Learn from High-Performing Programs
Looking at successful referral programs can offer valuable insights. Take Coolbot, for example - its referral program achieved a 10x ROI within just a few months of launching. This kind of success can serve as a benchmark for your own efforts, highlighting what’s possible and helping you pinpoint areas to refine in your strategy.
Conclusion
A clear and structured approach to calculating ROI is the backbone of any successful referral program. It helps separate a program that drives profit from one that drains resources. The process requires gathering precise revenue figures, accounting for all associated costs, and comparing outcomes with industry standards.
But calculating ROI is just the beginning. Long-term success comes from constant refinement. Regularly test your incentive strategies and implement automated fraud detection to ensure your data remains reliable.

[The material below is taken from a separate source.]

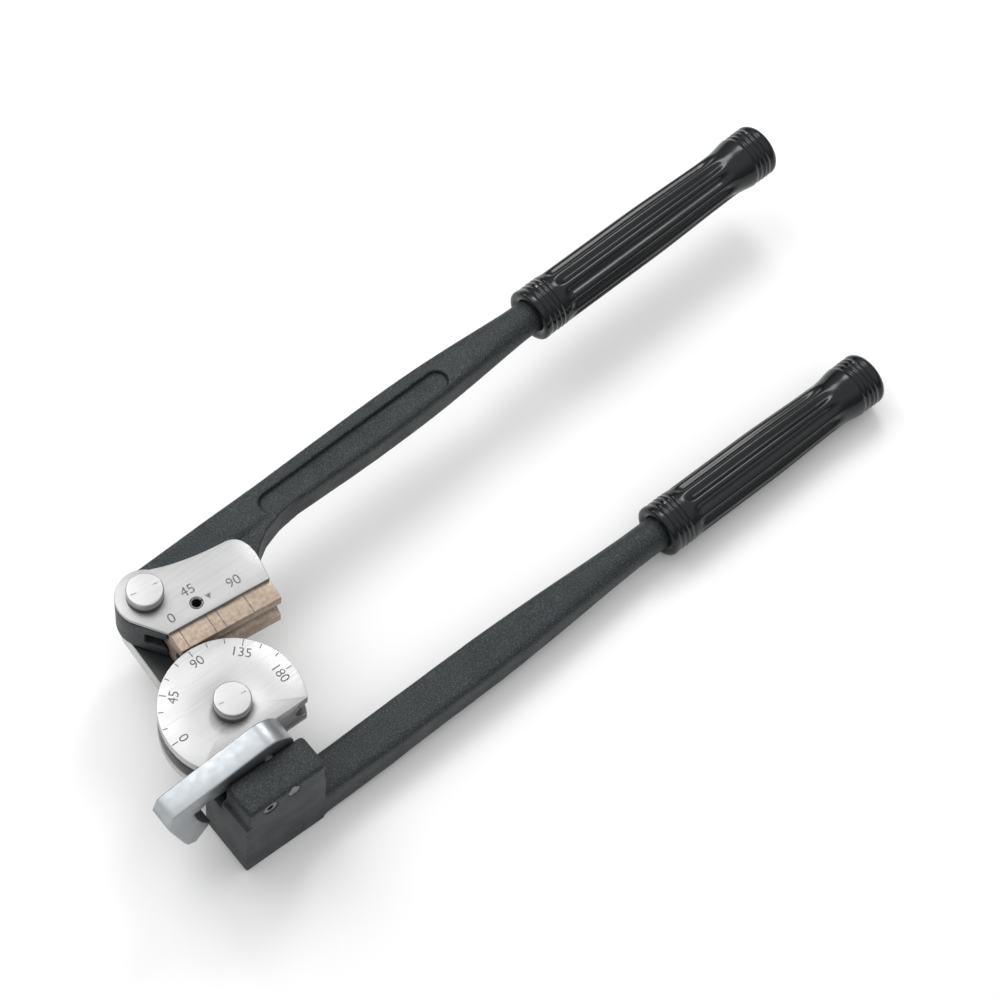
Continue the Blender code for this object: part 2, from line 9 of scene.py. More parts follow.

Understanding your break-even point is crucial. Use the formula (Program Cost ÷ (Value of Referral – Reward Amount)) to identify the referral volume necessary to recover your investment. Additionally, monitor key metrics like referral CAC (Customer Acquisition Cost) for efficiency and referred customer lifetime value to assess quality. By consistently measuring performance and making informed adjustments, you can ensure your referral program remains a driver of sustainable growth.
FAQs
How do I track referral revenue correctly?
To keep tabs on referral revenue effectively, start by measuring the revenue generated from customers brought in through referrals. Then, compare this income to the costs of running your referral program. Key metrics to monitor include referral conversion rate, customer lifetime value (CLV), and program expenses.
Automated tools can help you accurately attribute revenue to specific referral sources, ensuring precise tracking. Regularly evaluate referral revenue against the total program costs - such as incentives and administrative expenses - to get a clear picture of your program's true return on investment (ROI).
What costs should I include in referral ROI?
When figuring out referral ROI, make sure to factor in one-time expenses, ongoing costs, and the value of rewards given to referrers. Including these elements helps you get a clear picture of your program's overall profitability.
How can I prove referrals are incremental?
To show that referrals genuinely add value, you need to prove that the customers or revenue generated wouldn’t exist without the referral program. One way to do this is by comparing the customer lifetime value (CLV) and revenue of referred customers to a control group or baseline data.
Keep an eye on metrics such as participation rate, conversion rate, and customer acquisition cost (CAC). Use tools like incremental analysis or A/B testing to clearly demonstrate that the growth you’re seeing is directly tied to the referral program itself, not influenced by unrelated factors.